Ladies, now that you are working to eat healthy, one of the things you are likely avoiding is sugar laden drinks. I’m talking about soda, commercial juice (processed and pasteurized or from concentrate), milk-based sweet drinks and anything with added processed sugar or artificial sugar. If you have kids, you know that drinks marketed to and loved by kids also have a ton of sugar. Since it is Day 11 of our real food challenge for April, I want to challenge you to consider how you can remove the sugary drinks from your child’s diet as well as yours as we focus on real food this month.
Sugary drinks add an unnecessarily excessive amount of sugar to a child’s diet. The added sugar and calories that go along with it can impact the child’s health in numerous ways. The child who consumes a lot of sugar is at risk for obesity and tooth decay. The child is probably also being deprived of nutrients because he/she has filled up on the sugar calories, not vitamins, fiber, etc.
Eliminating the high-sugar drinks is going to be difficult, but it does not have to be done instantly. The child’s body is accustomed to the regular sugar intake and should be weaned off of the sugar in a steady manner. This way the child will not suffer from severe energy crashes or headaches associated with the sudden lack of caffeine and sugar.
Plus, the child will probably not be too excited at the thought of never drinking his/her favorite soda or juice. Instead of completely eliminating the sugary drinks, take these seven steps to help your child become healthier while slowly eliminating the sugar.
- Trade one sugary drink a day to a healthier option. Perhaps the new drink can be water, fat-free milk, or calcium-fortified juice.
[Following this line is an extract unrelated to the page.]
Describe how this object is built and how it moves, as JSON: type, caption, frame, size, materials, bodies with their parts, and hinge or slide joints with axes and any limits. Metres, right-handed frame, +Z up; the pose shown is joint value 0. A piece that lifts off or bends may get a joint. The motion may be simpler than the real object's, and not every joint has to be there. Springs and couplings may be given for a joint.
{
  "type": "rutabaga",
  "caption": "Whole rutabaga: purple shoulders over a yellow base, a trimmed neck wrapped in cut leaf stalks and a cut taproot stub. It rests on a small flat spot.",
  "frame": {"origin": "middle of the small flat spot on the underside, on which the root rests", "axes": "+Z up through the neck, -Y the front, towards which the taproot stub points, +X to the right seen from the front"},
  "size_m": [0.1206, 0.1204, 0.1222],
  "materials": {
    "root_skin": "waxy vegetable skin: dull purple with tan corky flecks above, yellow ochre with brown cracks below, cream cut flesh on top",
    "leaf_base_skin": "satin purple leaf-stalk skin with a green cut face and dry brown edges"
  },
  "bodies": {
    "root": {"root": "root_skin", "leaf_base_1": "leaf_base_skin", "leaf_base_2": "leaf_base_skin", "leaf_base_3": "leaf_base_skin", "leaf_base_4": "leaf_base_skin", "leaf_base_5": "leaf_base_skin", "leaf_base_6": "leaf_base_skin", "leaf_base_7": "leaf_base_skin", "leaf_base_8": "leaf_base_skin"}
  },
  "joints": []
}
Try to find naturally sweetened options to transition your child to. After a week or two, increase the healthier drinks to twice a day. Try to make the sugary drink only available once a day.
- Refer to soda and high-sugared drinks as a treat for special occasions. Perhaps make the drink available once a week now.
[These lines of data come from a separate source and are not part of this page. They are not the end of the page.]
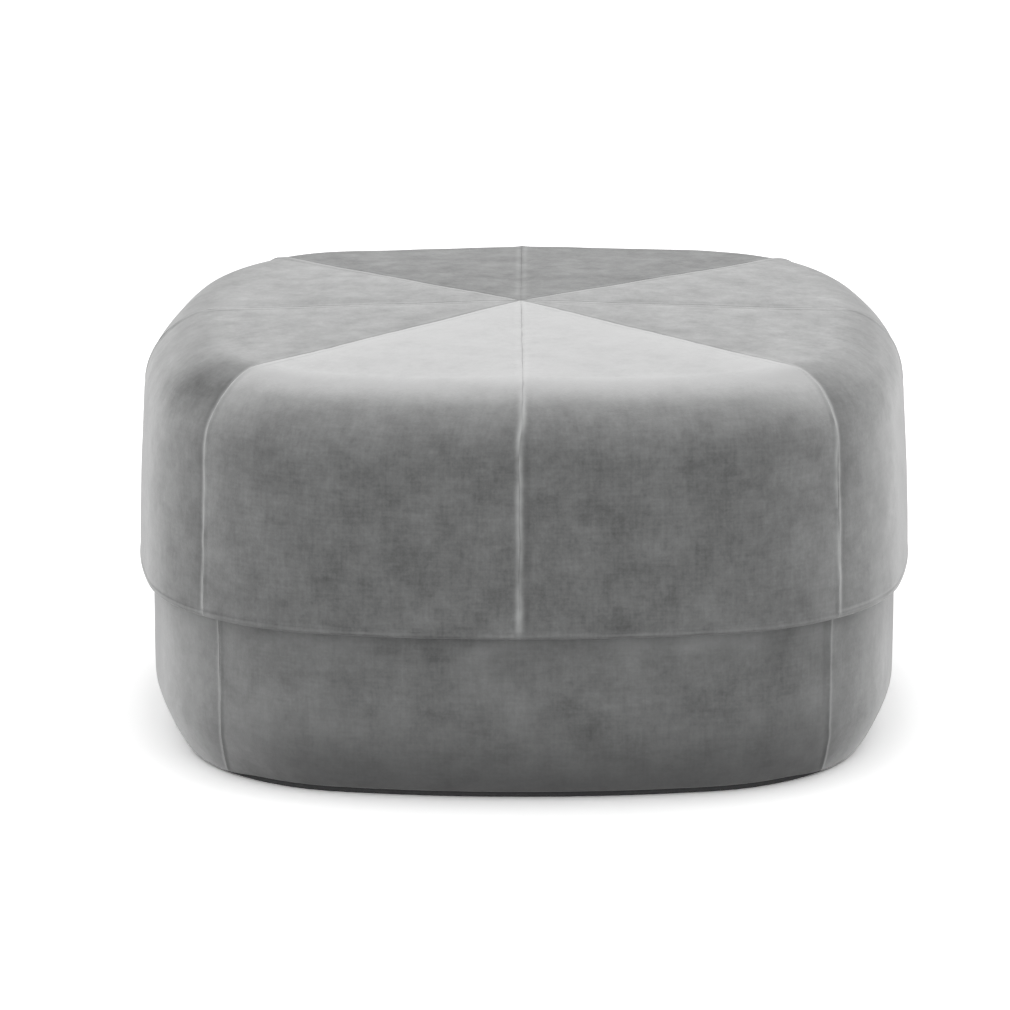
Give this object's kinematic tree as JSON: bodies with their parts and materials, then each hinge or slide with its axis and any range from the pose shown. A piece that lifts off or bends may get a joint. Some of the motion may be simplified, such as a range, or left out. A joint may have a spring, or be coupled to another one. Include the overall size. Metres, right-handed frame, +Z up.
{
  "type": "rounded-square pouf",
  "caption": "Low upholstered pouf in grey velvet: a rounded-square panelled cap with soft shoulders and a turned-under hem, standing proud of a seamed base.",
  "frame": {"origin": "on the floor, under the middle of the pouf", "axes": "+Z up, and the front faces -Y"},
  "size_m": [0.654, 0.654, 0.3504],
  "materials": {
    "velvet": "short cut velvet pile, brushed inwards on the top and up the walls, paler where it is seen edge on",
    "bottom_cloth": "matt black bottom cloth on a thin board"
  },
  "bodies": {
    "root": {"cap_panel_1": "velvet", "cap_panel_2": "velvet", "cap_panel_3": "velvet", "cap_panel_4": "velvet", "cap_panel_5": "velvet", "cap_panel_6": "velvet", "cap_panel_7": "velvet", "cap_panel_8": "velvet", "base_panel_1": "velvet", "base_panel_2": "velvet", "base_panel_3": "velvet", "base_panel_4": "velvet", "underside": "bottom_cloth"}
  },
  "joints": []
}
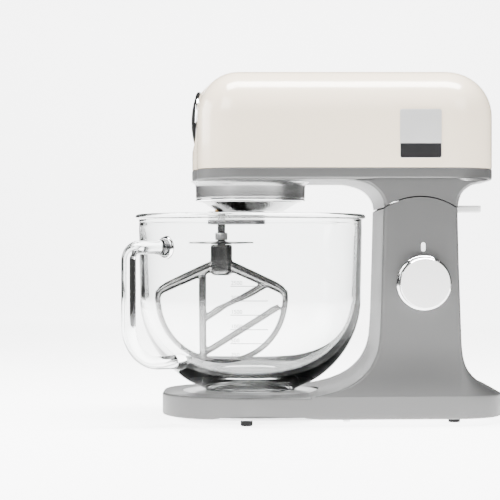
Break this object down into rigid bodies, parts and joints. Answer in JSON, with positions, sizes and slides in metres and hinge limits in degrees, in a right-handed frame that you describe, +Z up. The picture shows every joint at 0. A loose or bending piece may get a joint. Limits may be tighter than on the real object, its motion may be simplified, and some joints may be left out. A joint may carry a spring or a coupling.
{
  "type": "stand mixer",
  "caption": "Tilt-head stand mixer with a lift-and-turn planetary beater, a glass bowl with handle, a speed knob and a capped front drive outlet.",
  "frame": {"origin": "on the ground under the middle of the mixer's overall box", "axes": "+X from the bowl end back to the column end, +Y across (the speed knob is on the -Y side), +Z up"},
  "size_m": [0.38, 0.2378, 0.3538],
  "materials": {
    "silver_paint": "satin metallic paint on die-cast",
    "cream_gloss": "gloss cream paint on die-cast",
    "zinc_plate": "plated",
    "black_rubber": "matt",
    "steel_screws": "plated",
    "seat_satin": "satin",
    "ground_steel": "ground",
    "bronze": "sintered",
    "copper": "enamelled",
    "board_green": "solder mask",
    "dark_plastic": "moulded",
    "light_lens": "clear",
    "badge_blank": "satin",
    "gear_case": "cast",
    "gear_nylon": "moulded",
    "lamination": "laminated",
    "lever_metal": "satin",
    "cap_chrome": "polished",
    "hub_metal": "satin",
    "tool_steel": "polished",
    "knob_satin": "spun",
    "bowl_glass": "clear"
  },
  "bodies": {
    "base": {"base_housing": "silver_paint", "base_plate": "zinc_plate", "rubber_feet": "black_rubber", "base_screws": "steel_screws", "bowl_seat": "seat_satin", "seat_screws": "steel_screws", "hinge_pin": "ground_steel", "hinge_pin_plug": "silver_paint", "control_board": "board_green", "speed_control": "dark_plastic", "indicator_light": "light_lens", "cord_gland": "black_rubber", "latch_catch": "zinc_plate", "interlock_switch": "dark_plastic"},
    "head": {"head_cover": "cream_gloss", "head_chassis": "silver_paint", "hinge_arm": "zinc_plate", "hinge_bushes": "bronze", "arm_screws": "steel_screws", "cover_screws": "steel_screws", "badge_plate": "badge_blank", "outlet_socket": "dark_plastic", "gearbox_housing": "gear_case", "gearbox_lid": "gear_case", "ring_gear": "gear_nylon", "gearbox_bearings": "ground_steel", "motor_stator": "lamination", "field_coils": "copper", "motor_bracket_lower": "zinc_plate", "motor_bracket_upper": "zinc_plate", "motor_bearings": "ground_steel", "brush_holders": "dark_plastic", "drive_belt": "black_rubber", "lever_pin": "steel_screws", "lever_spring": "steel_screws"},
    "lever": {"release_lever": "lever_metal"},
    "cap": {"outlet_cap": "cap_chrome"},
    "rotor": {"armature": "lamination", "commutator": "copper", "motor_shaft": "ground_steel", "cooling_fan": "dark_plastic", "motor_pulley": "dark_plastic"},
    "lay": {"layshaft": "ground_steel", "large_pulley": "dark_plastic", "drive_pinion": "ground_steel"},
    "hub": {"central_shaft": "ground_steel", "main_gear": "gear_nylon", "planet_hub": "hub_metal", "socket_block": "hub_metal", "spindle_bush": "bronze"},
    "tool": {"tool_spindle": "ground_steel", "planet_pinion": "ground_steel", "beater_shank": "tool_steel", "beater_nut": "tool_steel", "splash_disc": "tool_steel", "beater_frame": "tool_steel"},
    "knob": {"speed_knob": "knob_satin"},
    "bowl": {"glass_bowl": "bowl_glass", "bowl_handle": "bowl_glass"}
  },
  "joints": [
    {"name": "head_tilt", "type": "hinge", "parent": "base", "child": "head", "pos_m": [0.10429, 0, 0.1636], "axis": [0, 1, 0], "range_deg": [0, 45]},
    {"name": "lever_lift", "type": "hinge", "parent": "head", "child": "lever", "pos_m": [0.13379, 0, 0.226], "axis": [0, -1, 0], "range_deg": [0, 15], "stiffness_Nm_per_rad": 0.4, "springref_deg": -8.59},
    {"name": "cap_pull", "type": "slide", "parent": "head", "child": "cap", "axis": [-1, 0, 0], "range_m": [0, 0.03]},
    {"name": "hub_spin", "type": "hinge", "parent": "head", "child": "hub", "pos_m": [-0.06401, 0, 0.22], "axis": [0, 0, 1], "continuous": true},
    {"name": "tool_spin", "type": "hinge", "parent": "hub", "child": "tool", "pos_m": [-0.09401, 0, 0.22], "axis": [0, 0, 1], "continuous": true},
    {"name": "layshaft_spin", "type": "hinge", "parent": "head", "child": "lay", "pos_m": [-0.02201, 0, 0.26], "axis": [0, 0, 1], "continuous": true},
    {"name": "motor_spin", "type": "hinge", "parent": "head", "child": "rotor", "pos_m": [0.10099, 0, 0.29], "axis": [0, 0, 1], "continuous": true},
    {"name": "knob_turn", "type": "hinge", "parent": "base", "child": "knob", "pos_m": [0.10729, -0.09, 0.1408], "axis": [0, 1, 0], "range_deg": [-35, 200]},
    {"name": "bowl_twist", "type": "hinge", "parent": "base", "child": "bowl", "pos_m": [-0.06401, 0, 0.03], "axis": [0, 0, 1], "range_deg": [0, 25]}
  ],
  "couplings": [
    {"joint": "tool_spin", "follows": "hub_spin", "ratio": -3},
    {"joint": "layshaft_spin", "follows": "hub_spin", "ratio": -3},
    {"joint": "motor_spin", "follows": "hub_spin", "ratio": -7.5}
  ]
}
- When drinking soda or sugary juice, reduce the serving size the child drinks. A child does not need to drink a large bottle or super-sized soda. Instead make the serving size 6-12 ounces or less.
- Keep water easily available. Also, make it more alluring to children by adding a squirt of fresh lemon or orange. Let them experiment with flavors and make their water unique and fun.
- Significantly reduce the amount of soda that is bought. If water and low-calorie drinks are readily available and no soda is in the house, then children will have no choice but to drink the healthier options.
- Lead by example. A child learns by what they witness their parents and loved ones doing. If a parent wants his/her child to drink healthier, then he/she should also make healthy beverage choices.
- Praise the child for making healthy choices. Perhaps a small reward is in order, like a small toy or downloading a game they like to play on your iPad. 🙂
Eliminating high-sugared drinks from a child’s diet is not a simple overnight success. It will take time, but it is worth the effort. The child will be healthier, feel healthier, and learn that there are healthier options available.